Keeping My Nose Warm

I feel like doing the same as my nose is decidedly cold at the moment!

Tuesday, 3 November 2009

Return of the Goldies

As I haven't seen any sick birds for a while I have put back one thistle seed feeder and one Sunflower heart feeder. While the seed feeders were packed away the Greenfinches made short work of the two large Sunflower heads I had left for them.

Greenfinch on Sunflower

All the time the thistle feeders were packed away at least one Goldfinch would visit each day to check things out and it didn't take long for a few to arrive once there was free food back at the Birdy Bistro.


Also starting to return is the occasional Rook. So far they have just visited the fat ball container near the bottom of the garden which is not removable even by the craftiest corvid - famous last words??  They are as shy as ever so only a silhouette as one beat a hasty retreat.


 The collage at the top was made using a program called Comic Life which I found out about from Roy of The Fenland Walker, Birding and Countryside Blog when I asked how he had made a particular collage. At first I though it was a program only for the Mac but there is a Windozy version. The large 'collage' choice makes a change from the few in Picasa and it is so easy to drag and resize pictures.  The only problem I found was it is painfully slow at scanning folders of photos. As my main folder has over 7000 files it was taking minutes to reach the end. Pity, as otherwise I would have upgraded my 30 day free trial.

Monday, 2 November 2009

The Early Magpie

Since I turned the video camera which used to observe the Hedgehogs round so it looks across the garden it has been interesting to see which birds are the early risers. Most mornings there is a Blackbird busy looking for scraps by 6.30 a.m.. This morning it was followed about 15 minutes later by a Magpie just as it was light enough for the camera to go back to colour.
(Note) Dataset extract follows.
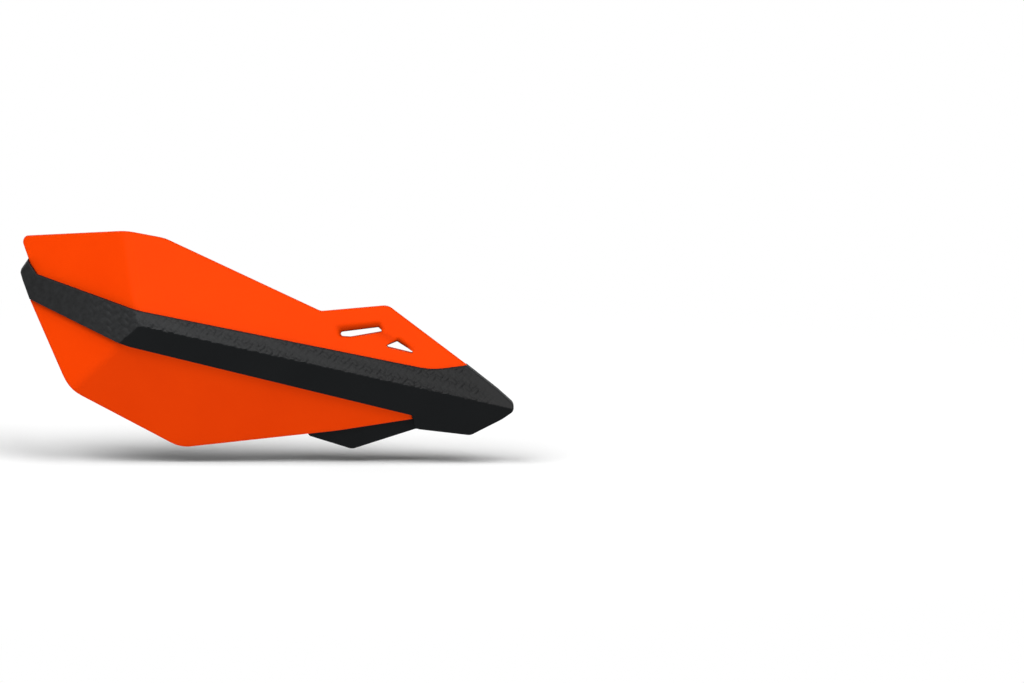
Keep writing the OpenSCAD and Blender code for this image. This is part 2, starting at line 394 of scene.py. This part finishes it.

There has been no sign of the Heron for several days, not since I fixed the wildlife camera permanently in position so it could monitor 24 hrs a day. Another bird with a built in camera detector?!

There is a pleasant bit of Sunshine this morning. Very welcome after a couple of dreary days. At one stage yesterday morning I wondered who kept ringing the door bell. In the end it kept ringing continuously so I had to remove the bell push. With the Southerly wind blowing heavy rain on the front of the building water had entered the push and was triggering it continuously. Having left it indoors to dry I put it back in position this morning and it appears to have come to no harm and works perfectly.

Sunday, 1 November 2009

Wet and Windy Sunday

I think this sums up how we both felt this morning.

Fed Up with the Rain

We were lucky at 7 a.m. when Bobby took me for my morning constitutional as the rain arrived about half an hour after we got back and continued for the next four hours. Only a few brave Sparrows and the odd Greenfinch braved a drenching to grab an early meal. The sound is not me frying eggs and bacon for breakfast but the rain beating down near the microphone in the shed wall.

As I write this the worst of the rain seems to have passed through but there are still very blustery winds out there.